La crítica y el público se reservaron de encumbrar o hundir este show durante las primeras semanas en cartel, tiempo en el que otra propuesta mucho más complaciente se fue ganando el aplauso unánime del espectador medio, The Music Man. El enérgico y optimista espectáculo de Meredith Wilson se estrenaba solo tres meses después de la obra maestra de Bernstein y consiguió eclipsarla llevándose los principales premios de la temporada. Curioso que cuando años más tarde los dos shows se llevaron al cine, The Music Man de Morton Da Costa pasó sin pena ni gloria mientras que la superproducción de Robert Wise se convirtió en una de las películas más populares de todos los tiempos.
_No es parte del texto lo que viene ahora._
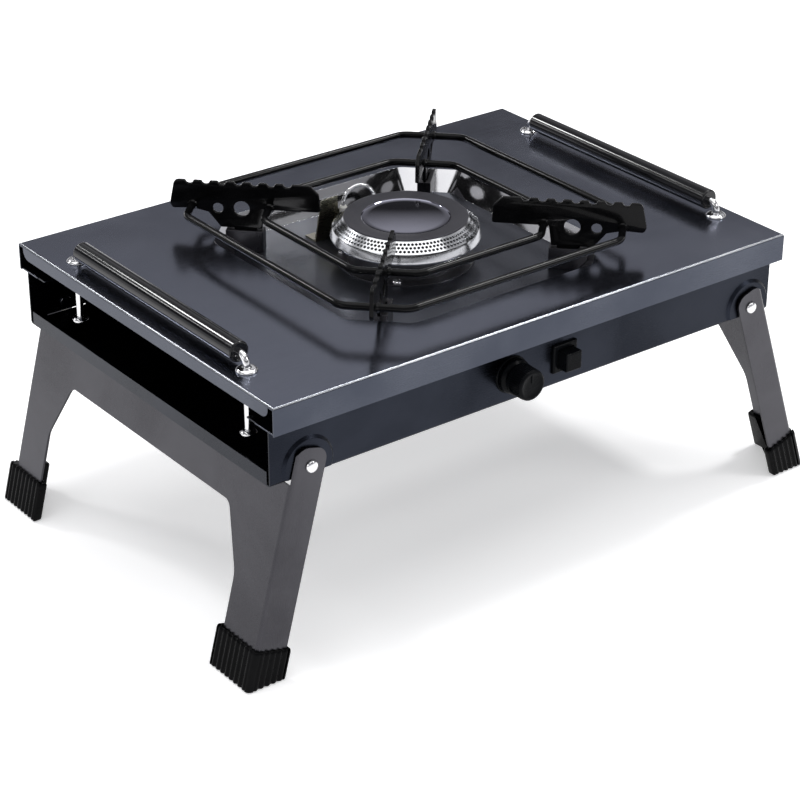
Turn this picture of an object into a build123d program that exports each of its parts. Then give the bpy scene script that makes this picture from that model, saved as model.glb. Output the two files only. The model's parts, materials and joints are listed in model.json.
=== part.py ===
from build123d import *
import os
from math import cos, radians, sin, sqrt

# Folding table-top gas stove, in millimetres.
# Everything is drawn about the centre of the worktop's upper face: +X to the right, +Y to the
# back, +Z up. It is moved to the final origin, on the floor under the middle of the whole stove's
# outline, when it is written.

# ---- driving dimensions ----
PLATE_WIDTH = 350.0
PLATE_DEPTH = 250.0
PLATE_TOP_Z = 161.0
SHEET = 0.8
FLANGE_HEIGHT = 16.0
HEM_HEIGHT = 8.0
HEM_GAP = 4.0
EDGE_RADIUS = 1.5

RECESS_HALF = 88.0
RECESS_CUT = 26.0
RECESS_DEPTH = 11.0
RECESS_WALL_RUN = 9.5
RECESS_CORNER = 8.0
RECESS_CUT_SHRINK = 2 - sqrt(2)

# The worktop rests on inward flanges of the housing, at the height of its own flanges' lower edge.
WALL_Y = {"front": 117.5, "back": 120.5}
HOUSING_HALF = 173.0
HOUSING_TOP = -FLANGE_HEIGHT
HOUSING_BOTTOM = -48.5
END_LIP_HEIGHT = 8.0
RETURN_FLANGE = 19.0
PLATE_RETURN = 17.0
FLANGE_SCREW_X = 160.0
FLANGE_SCREW_INSET = 6.5
SCREW_HOLE = 1.6
SCREW_RADIUS = 1.5
SCREW_HEAD_RADIUS = 2.7
SCREW_HEAD_HEIGHT = 1.75
AIR_SLOT_LENGTH = 36.0
AIR_SLOT_WIDTH = 5.0
AIR_SLOT_PITCH = 24.0
AIR_SLOT_ROW = 62.0

# The two leg frames lean outwards by different amounts, and their rivets differ to match.
PIVOT_X = {"left": 150.0, "right": 156.4}
LEG_TILT = {"left": 14.6, "right": 18.6}
PIVOT_Z = -42.0
PIVOT_RADIUS = 2.4
RUNNING_GAP = 0.1
BOSS_RADIUS = 16.0
BOSS_HEIGHT = 1.6
WASHER_HEIGHT = {"front": 0.7, "back": 3.9}
WASHER_RADIUS = 6.0
RIVET_HEAD_RADIUS = 3.6
RIVET_HEAD_HEIGHT = 2.0

LEG_SHEET = 1.2
LEG_PANEL_OUT = 10.6
LEG_FLANGE_IN = 8.6
LEG_TOP_ABOVE_PIVOT = 10.0
LEG_EAR_RADIUS = 7.0
LEG_PANEL_TOP = -10.6
LEG_BAND_BOTTOM = -38.0
LEG_TAPER_BOTTOM = -72.0
LEG_WIDTH_TOP = {"front": 46.5, "back": 43.5}
LEG_WIDTH_BOTTOM = {"front": 30.6, "back": 27.6}
LEG_BEND = 2.4
FRONT_FACE = -WALL_Y["front"]
LEG_OUTER_Y = {end: WALL_Y[end] + BOSS_HEIGHT + WASHER_HEIGHT[end] + RUNNING_GAP + LEG_SHEET
               for end in WALL_Y}

# Rubber shoes: an angle section that wraps both flanges of the leg.
FOOT_TOP = -102.5
FOOT_SKIN = 2.1
FOOT_END_SKIN = {"front": 2.1, "back": 5.8}
FOOT_FLANGE_LENGTH = 23.4
FOOT_PANEL_LENGTH = 36.8
FOOT_SOLE = 6.0

HANDLE_X = 162.0
HANDLE_Y = 83.0
HANDLE_Z = 8.0
ROD_RADIUS = 2.0
ROD_BEND = 5.5
ROD_BOTTOM = -37.0
GRIP_RADIUS = 5.8
GRIP_HALF_LENGTH = 77.0
FERRULE_RADIUS = 5.8
FERRULE_COLLAR = 4.0
FERRULE_HEIGHT = 2.0
FERRULE_BOTTOM = -3.0

BURNER_Y = -2.5
WIRE_RADIUS = 2.1
WIRE_Z = 15.0
WIRE_CORNER = 10.0
OUTER_RING_HALF = 98.5
INNER_RING_HALF = 67.5
RING_CUT = 26.0
FIN_SHEET = 2.2
FIN_INNER = 48.0
FIN_OUTER = 134.0
FIN_TOP = 29.4
FIN_BOTTOM = 13.8
FIN_TAB_INNER = 80.0
FIN_TAB_OUTER = 106.0
FIN_TAB_BOTTOM = 2.0
FIN_TONGUE_LENGTH = 12.0
FIN_TONGUE_DEPTH = 5.0
FIN_HOLES = ((93.0, 13.6, 4.6), (106.5, 13.4, 3.0))
FIN_ANGLES = (45, 135, 225, 315)
NOTCH_COUNT = 9
NOTCH_OUTER = 127.5
NOTCH_PITCH = 7.4
NOTCH_RADIUS = 2.3
SOCKET_INNER = 80.4
SOCKET_LENGTH = 21.6
SOCKET_WIDTH = 8.0
SOCKET_TOP = 1.5

CUP_RADIUS = 32.2
CUP_BOTTOM = -42.0
CUP_FLANGE_RADIUS = 39.0
BURNER_SCREW_RADIUS = 35.6
RIM_RADIUS = 42.6
RIM_BOTTOM = 3.0
RIM_TOP = 9.0
PORT_RING_TOP_RADIUS = 35.0
PORT_RING_BOTTOM_RADIUS = 41.2
CAP_Z = 15.0
CAP_DISC_RADIUS = 25.0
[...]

Ironías del destino, pero ni el tirón de Robert Preston (el mismo Music Man de Broadway) ni el de una imprescindible Shirley Jones lograron salvar una cinta del cajón del olvido mientras que West Side Story -Amor sin barreras en Sudaméricaaún sigue poniendo los vellos de punta de quienes la ven.

El principiante Stephen Sondheim tuvo que sentirse abrumado al tener que poner letra a la partitura de quien se considera el Beethoven del teatro musical americano, un Bernstein que acababa de estrenar ese mismo año la opereta sobre el Cándido de Voltaire. Un autor consagrado e intocable que pone su confianza en alguien aún inexperto para hilar de forma sutil y magistral el verso y las notas en un trenzado perfecto que marcará un antes y un después en la música popular americana, y en el teatro claro. Un hito incontestable también en la perfecta conjunción entre la historia, las canciones y las coreografías, una filigrana firmada por Jerome Robbins que ha logrado fijarse de manera indeleble a nuestra memoria sensitiva. Calles desiertas de Nueva York, canchas de baloncesto tomadas por un puñado de niñatos que chasquean sus dedos a ritmo de jazz, cuerpos jóvenes que empiezan a desplegarse conforme la música emerge...
Sin saberlo, aquellos dos amigos tomando café y sandwiches en el Wallgreens de la 42, charlando de teatro, arte, negocios o política, dibujando planes abstractos en un futuro incierto, rascando en el fondo de sus bolsillos para ver si juntaban para la propina de la camarera... sin ni siquiera imaginarlo en el más atrevido de sus sueños, estaban haciendo historia. Bueno, Historia, escrito así, con mayúscula.